Intelligent Highway Solutions Inc (OTCMKTS:IHSI) Crashes On Record Volume

Last Wednesday Intelligent Highway Solutions Inc (OTCMKTS:IHSI) announced a new distribution agreement with Suncloak Lighting Systems. The news was enough to propel the stock of the company 75% up the chart to a close at $0.0007. On the next day IHSI published another PR disclosing the specifications of the Suncloak’s grow light system. This time, however, the press release failed to have a similarly positive effect. In fact, the exact opposite happened and IHSI crashed by 28%.

On Friday the company suffered an equally depressing drop as it slashed another 20% returning to $0.0004 per share.

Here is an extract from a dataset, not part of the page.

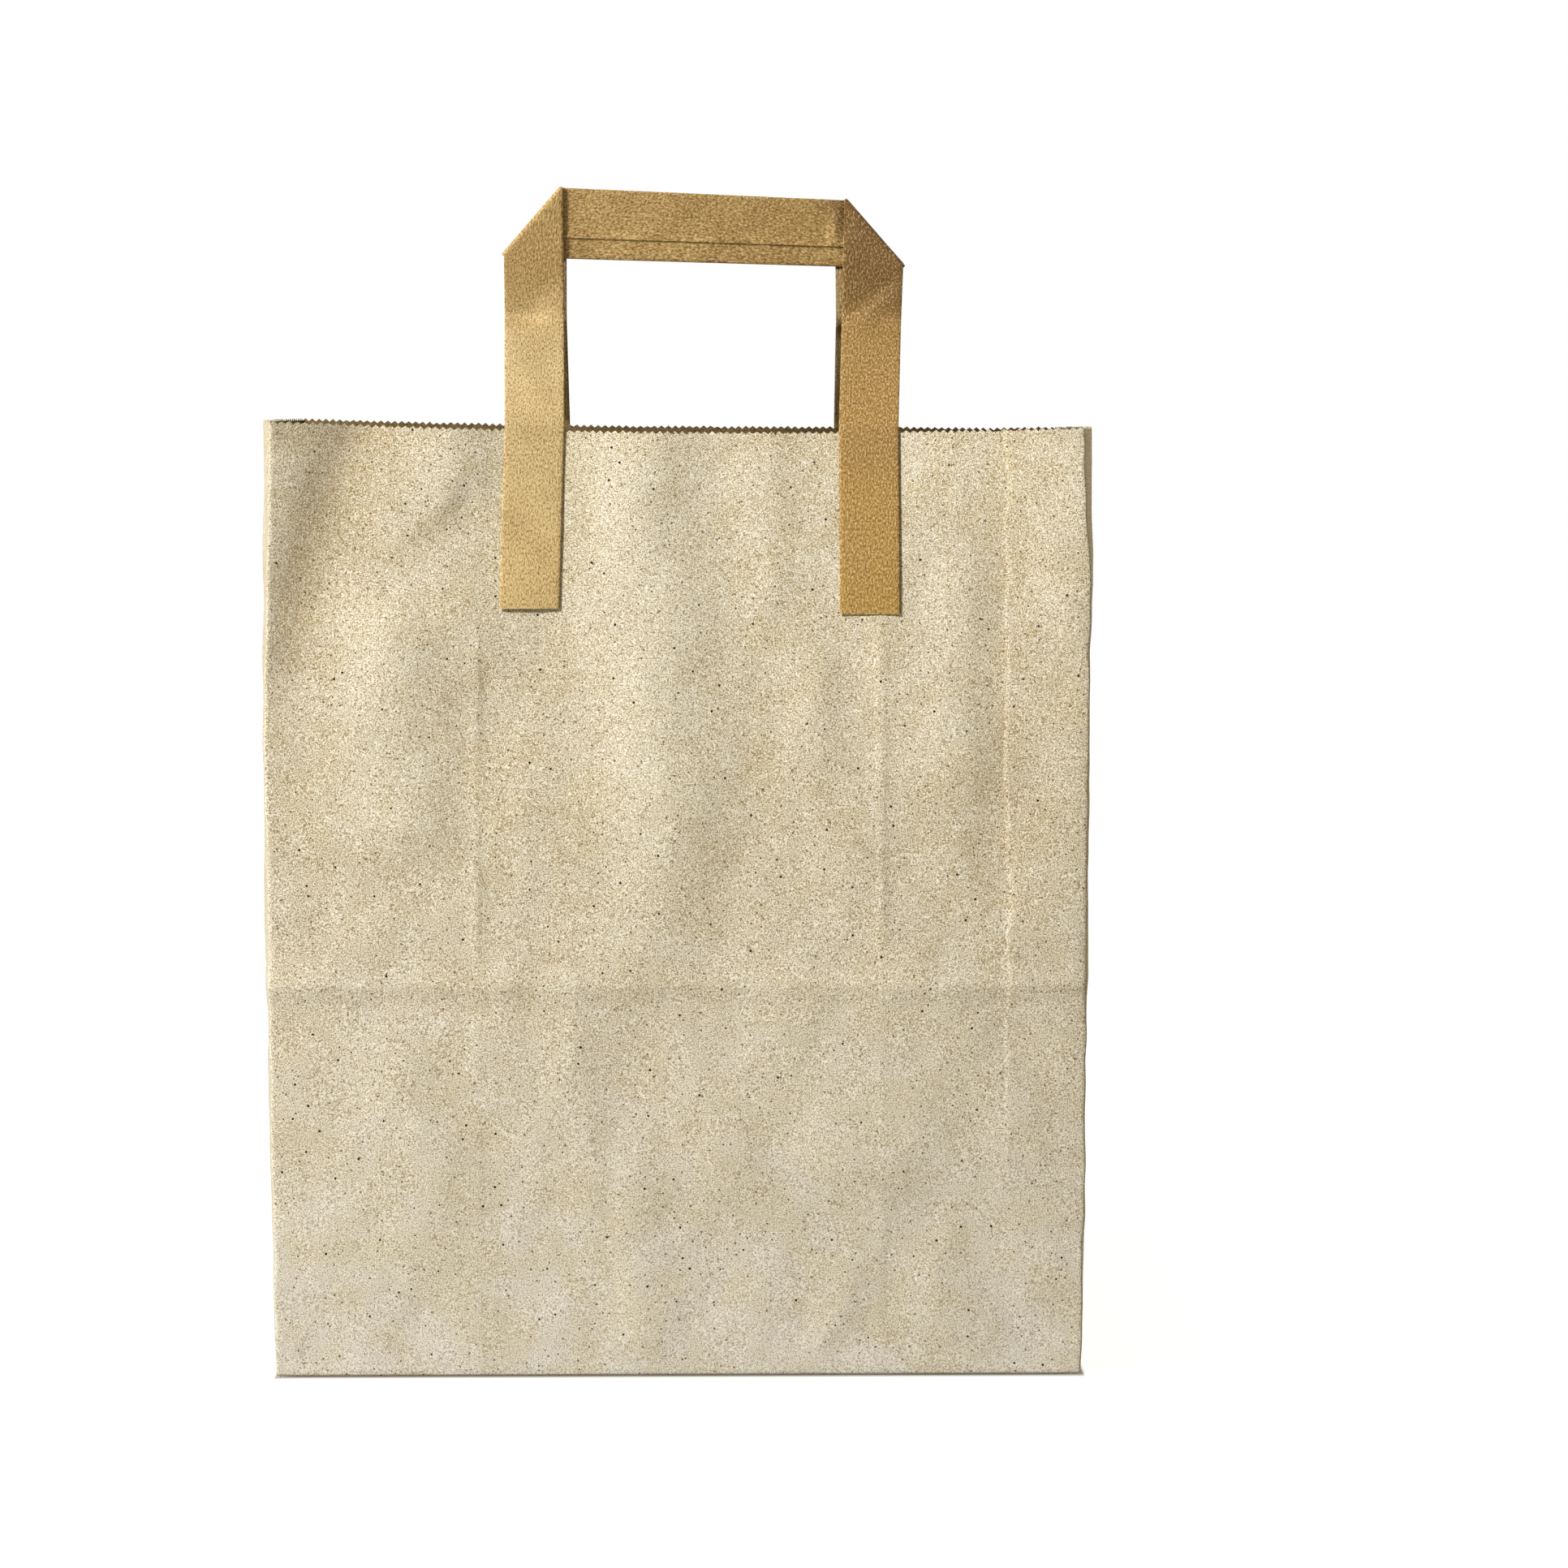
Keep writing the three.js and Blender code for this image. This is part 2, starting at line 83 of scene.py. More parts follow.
# The long seam's lap, which stands a little off the ply below it
SEAM_FROM_EDGE = 21.0
SEAM_END_FROM_EDGE = 3.0
SEAM_X = HALF_WIDTH - SEAM_FROM_EDGE
SEAM_END_X = HALF_WIDTH - SEAM_END_FROM_EDGE
SEAM_PROUD = 0.36
SEAM_STEP_RUN = 0.9
SEAM_FADE_FROM = 40.0
SEAM_FADE_TO = 125.0
SEAM_WANDER = 0.4
SEAM_SEED = 28
SEAM_WAVES = (6, 18, 90)
SEAM_COLUMNS = (-1.2, -0.7, -0.3, 0.1, 0.5, 0.9, 1.4)

# The base plies, from the floor up
FLAP_OVERLAP = 24.0
FLAP_LENGTH = HALF_DEPTH + FLAP_OVERLAP / 2
FRONT_FLAP_LEVEL = PAPER
WALL_FOOT = 2 * PAPER
FLOOR_LEVEL = 3 * PAPER
PLY_CLEARANCE = 0.004
FOOT_RADIUS = 0.6

# The tape handles
TAPE_WIDTH = 16.0
TAPE_THICKNESS = 0.4
TAPE_FULL_THICKNESS = 0.6
HEM_WIDTH = 11.3
HEM_SHARE = 1 - HEM_WIDTH / TAPE_WIDTH
GLUE_GAP = 0.25
LEG_GLUED_LENGTH = 49.0
LEG_FOOT = BAG_HEIGHT - FRONT_RIM_DIP - LEG_GLUED_LENGTH
Leg = namedtuple("Leg", "foot_x rim_x top_x foot_z rise")
LEGS = {
    (FRONT, LEFT): Leg(-39.9, -38.6, -38.8, LEG_FOOT + 2.0, 0),
    (FRONT, RIGHT): Leg(51.0, 51.0, 52.4, LEG_FOOT + 0.5, 0),
    (REAR, LEFT): Leg(-39.0, -39.0, -39.3, LEG_FOOT, 1.1),
    (REAR, RIGHT): Leg(52.1, 52.1, 51.7, LEG_FOOT, 1.1),
}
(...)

During the session investors shifted the unprecedented for IHSI amount of 354 million shares. The monthly average for the ticker stands at 66.68 million shares.

Although the crash was severe it definitely wasn’t a total surprise – IHSI is simply riddled with red flags. The company filed its financial report for the second quarter of the year on August 19 and even the CEO said that the results for the period were “disappointing”. Well, that might be an understatement because as of June 30 IHSI had:

  • $8,401 cash
  • $137 thousand total current assets
  • $3.16 million total current liabilities
  • $8,612 revenue
  • $1.3 million net loss

The revenue for the quarter is minimal but in order to generate even that amount IHSI actually incurred cost of goods sold of $10,033. This means that the company finished the period with a gross loss of $1,421.

If you thought that things couldn’t get much worse, well, think again. As of May 20 IHSI had 51 million outstanding shares. Three months later and now the company had over 400 million outstanding shares, an increase of over 680%. 269,037,466 of the newly issued shares saw the light of day between July 9 and August 14 as a conversion of notes. The company still has a lot of convertible debt left not to mention that during the same period IHSI issued another $50 thousand worth of new convertible notes.

On August 6 IHSI entered into a $5 million credit line and at least some of that amount will be used to pay down the outstanding convertible notes. That may not necessarily mean an end to the dilution though. According to the quarterly report under the terms of the deal the company has the right to sell up to $5 million of its common stock over a period of 24 months. The sales price of the stock will include a 30% discount from the average of the lowest two closing bid prices in the preceding five trading days.

Currently sitting deep into the triple zero price ranges IHSI’s stock is extremely volatile. Even if a new PR manages to once again push the ticker in an upwards direction the multitude of red flags could quickly depress it back down. Do extensive due diligence and adjust your trades accordingly.